### TASK DETAILS:
Can you write out the whole listing exactly?

----- DATA EXCERPT

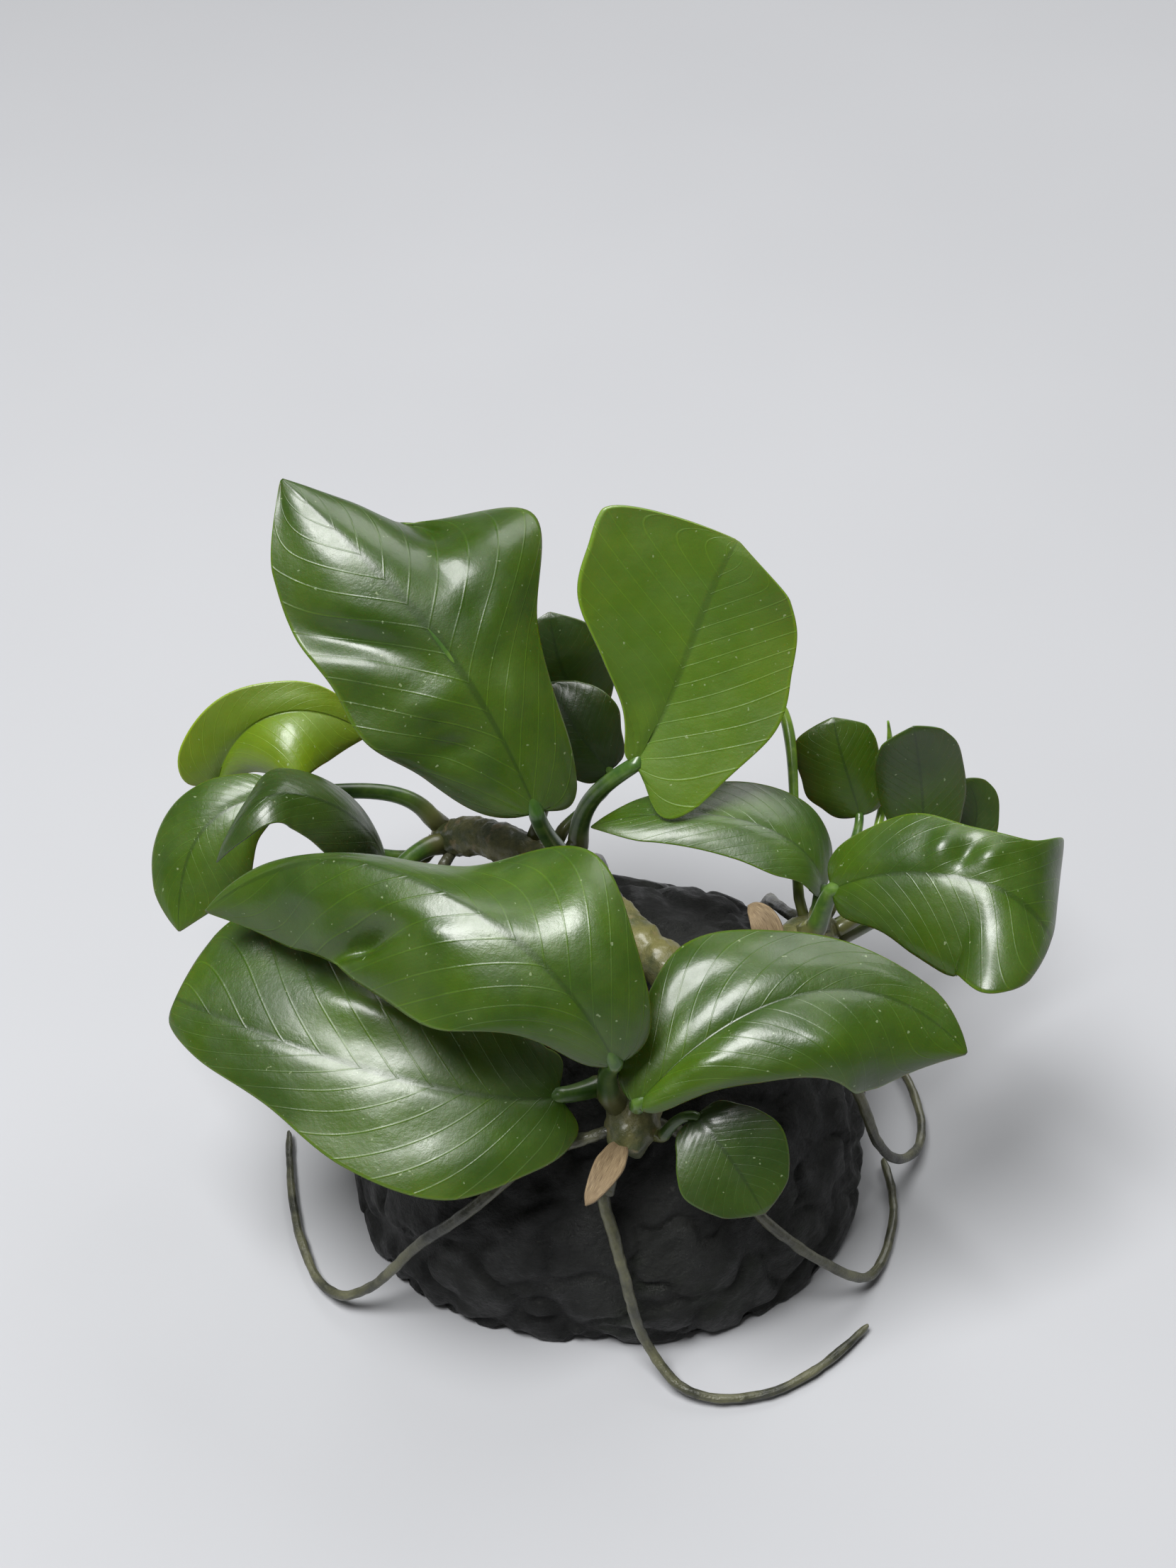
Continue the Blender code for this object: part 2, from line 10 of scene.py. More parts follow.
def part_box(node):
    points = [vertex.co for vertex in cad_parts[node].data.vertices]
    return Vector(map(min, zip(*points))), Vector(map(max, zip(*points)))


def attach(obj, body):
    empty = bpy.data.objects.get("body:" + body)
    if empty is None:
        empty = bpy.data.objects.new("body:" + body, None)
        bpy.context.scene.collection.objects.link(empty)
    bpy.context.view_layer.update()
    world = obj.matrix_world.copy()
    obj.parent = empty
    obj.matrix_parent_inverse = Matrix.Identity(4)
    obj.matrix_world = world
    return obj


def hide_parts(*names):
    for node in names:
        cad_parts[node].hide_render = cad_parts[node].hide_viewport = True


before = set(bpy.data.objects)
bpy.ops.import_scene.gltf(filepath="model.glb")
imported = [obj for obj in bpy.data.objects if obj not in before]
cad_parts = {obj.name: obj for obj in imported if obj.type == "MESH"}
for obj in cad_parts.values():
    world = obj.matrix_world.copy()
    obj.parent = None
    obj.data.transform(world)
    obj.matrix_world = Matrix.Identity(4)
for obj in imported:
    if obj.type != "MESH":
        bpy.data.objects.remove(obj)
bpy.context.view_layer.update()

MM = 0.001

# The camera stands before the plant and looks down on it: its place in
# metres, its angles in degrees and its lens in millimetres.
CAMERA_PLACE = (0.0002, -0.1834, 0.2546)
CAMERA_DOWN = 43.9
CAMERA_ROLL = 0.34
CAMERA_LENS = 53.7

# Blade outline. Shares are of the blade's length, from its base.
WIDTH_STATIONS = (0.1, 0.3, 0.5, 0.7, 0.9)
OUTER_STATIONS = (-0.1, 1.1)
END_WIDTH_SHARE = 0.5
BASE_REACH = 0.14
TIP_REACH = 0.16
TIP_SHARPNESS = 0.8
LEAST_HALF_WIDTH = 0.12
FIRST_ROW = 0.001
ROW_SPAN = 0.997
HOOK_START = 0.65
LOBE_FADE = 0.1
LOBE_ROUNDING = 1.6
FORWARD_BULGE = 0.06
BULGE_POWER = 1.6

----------

### RESPONSE TO THIS EXERCISE:
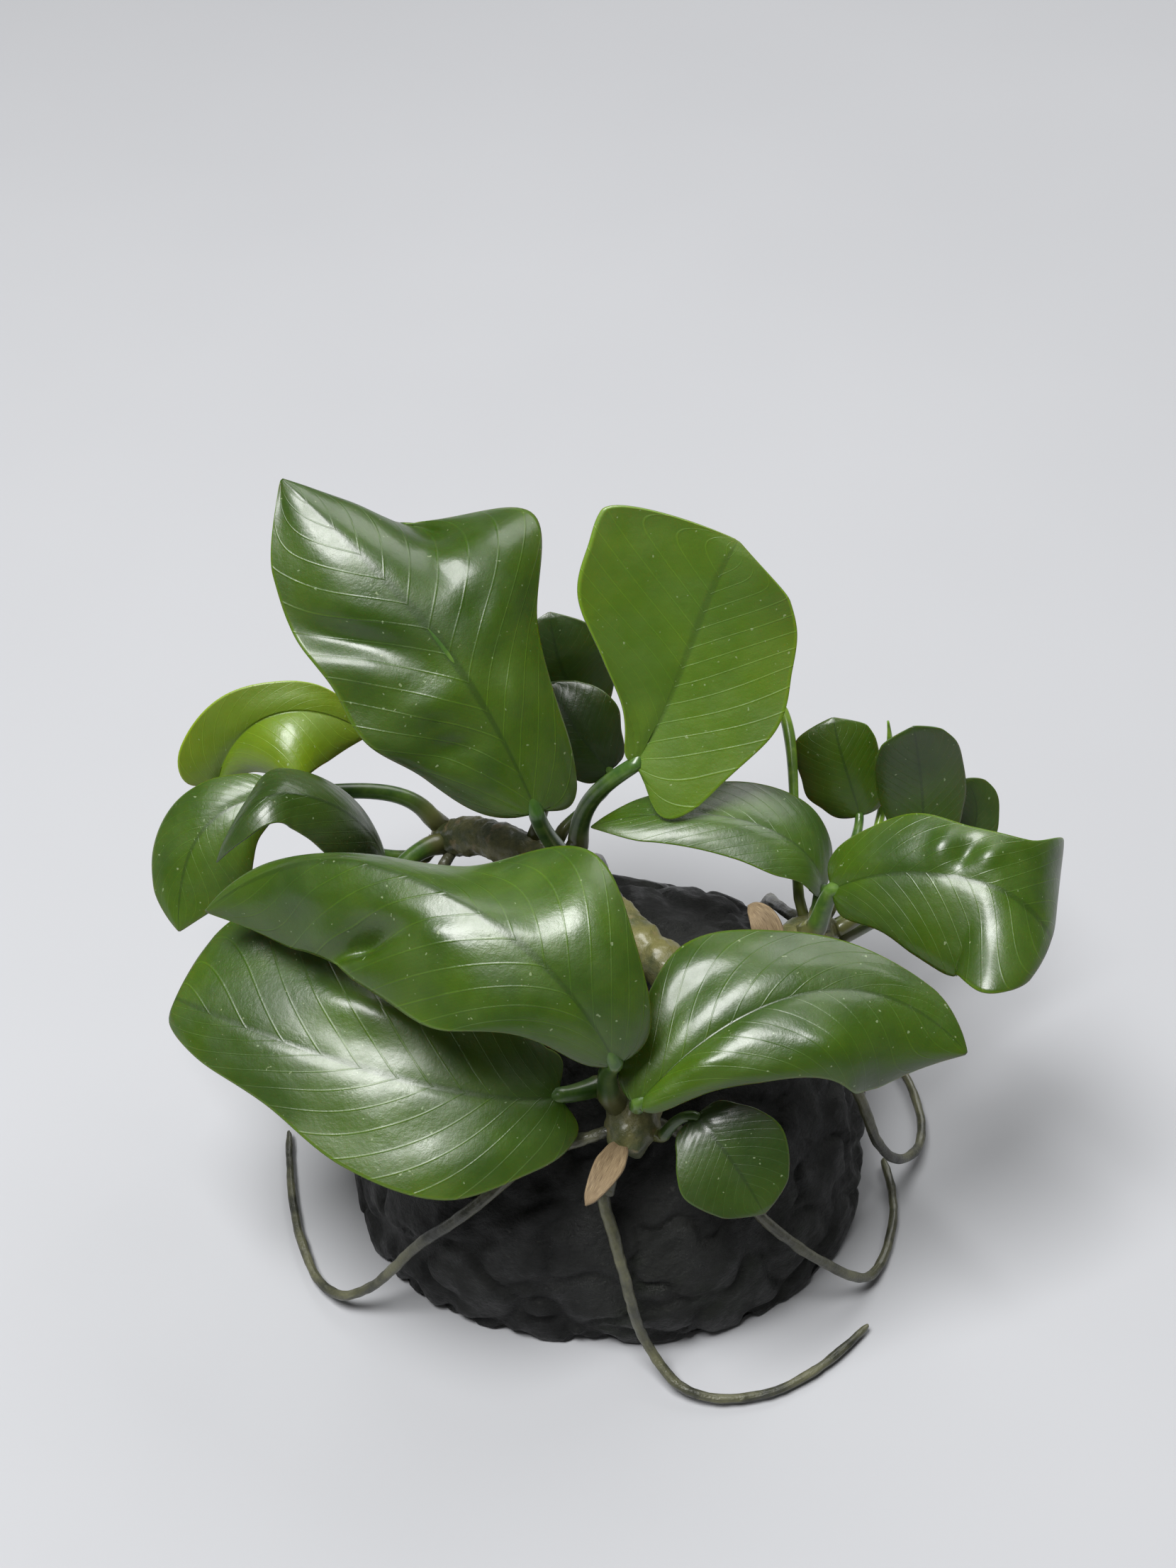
Continue the Blender code for this object: part 2, from line 10 of scene.py. More parts follow.
def part_box(node):
    points = [vertex.co for vertex in cad_parts[node].data.vertices]
    return Vector(map(min, zip(*points))), Vector(map(max, zip(*points)))


def attach(obj, body):
    empty = bpy.data.objects.get("body:" + body)
    if empty is None:
        empty = bpy.data.objects.new("body:" + body, None)
        bpy.context.scene.collection.objects.link(empty)
    bpy.context.view_layer.update()
    world = obj.matrix_world.copy()
    obj.parent = empty
    obj.matrix_parent_inverse = Matrix.Identity(4)
    obj.matrix_world = world
    return obj


def hide_parts(*names):
    for node in names:
        cad_parts[node].hide_render = cad_parts[node].hide_viewport = True


before = set(bpy.data.objects)
bpy.ops.import_scene.gltf(filepath="model.glb")
imported = [obj for obj in bpy.data.objects if obj not in before]
cad_parts = {obj.name: obj for obj in imported if obj.type == "MESH"}
for obj in cad_parts.values():
    world = obj.matrix_world.copy()
    obj.parent = None
    obj.data.transform(world)
    obj.matrix_world = Matrix.Identity(4)
for obj in imported:
    if obj.type != "MESH":
        bpy.data.objects.remove(obj)
bpy.context.view_layer.update()

MM = 0.001

# The camera stands before the plant and looks down on it: its place in
# metres, its angles in degrees and its lens in millimetres.
CAMERA_PLACE = (0.0002, -0.1834, 0.2546)
CAMERA_DOWN = 43.9
CAMERA_ROLL = 0.34
CAMERA_LENS = 53.7

# Blade outline. Shares are of the blade's length, from its base.
WIDTH_STATIONS = (0.1, 0.3, 0.5, 0.7, 0.9)
OUTER_STATIONS = (-0.1, 1.1)
END_WIDTH_SHARE = 0.5
BASE_REACH = 0.14
TIP_REACH = 0.16
TIP_SHARPNESS = 0.8
LEAST_HALF_WIDTH = 0.12
FIRST_ROW = 0.001
ROW_SPAN = 0.997
HOOK_START = 0.65
LOBE_FADE = 0.1
LOBE_ROUNDING = 1.6
FORWARD_BULGE = 0.06
BULGE_POWER = 1.6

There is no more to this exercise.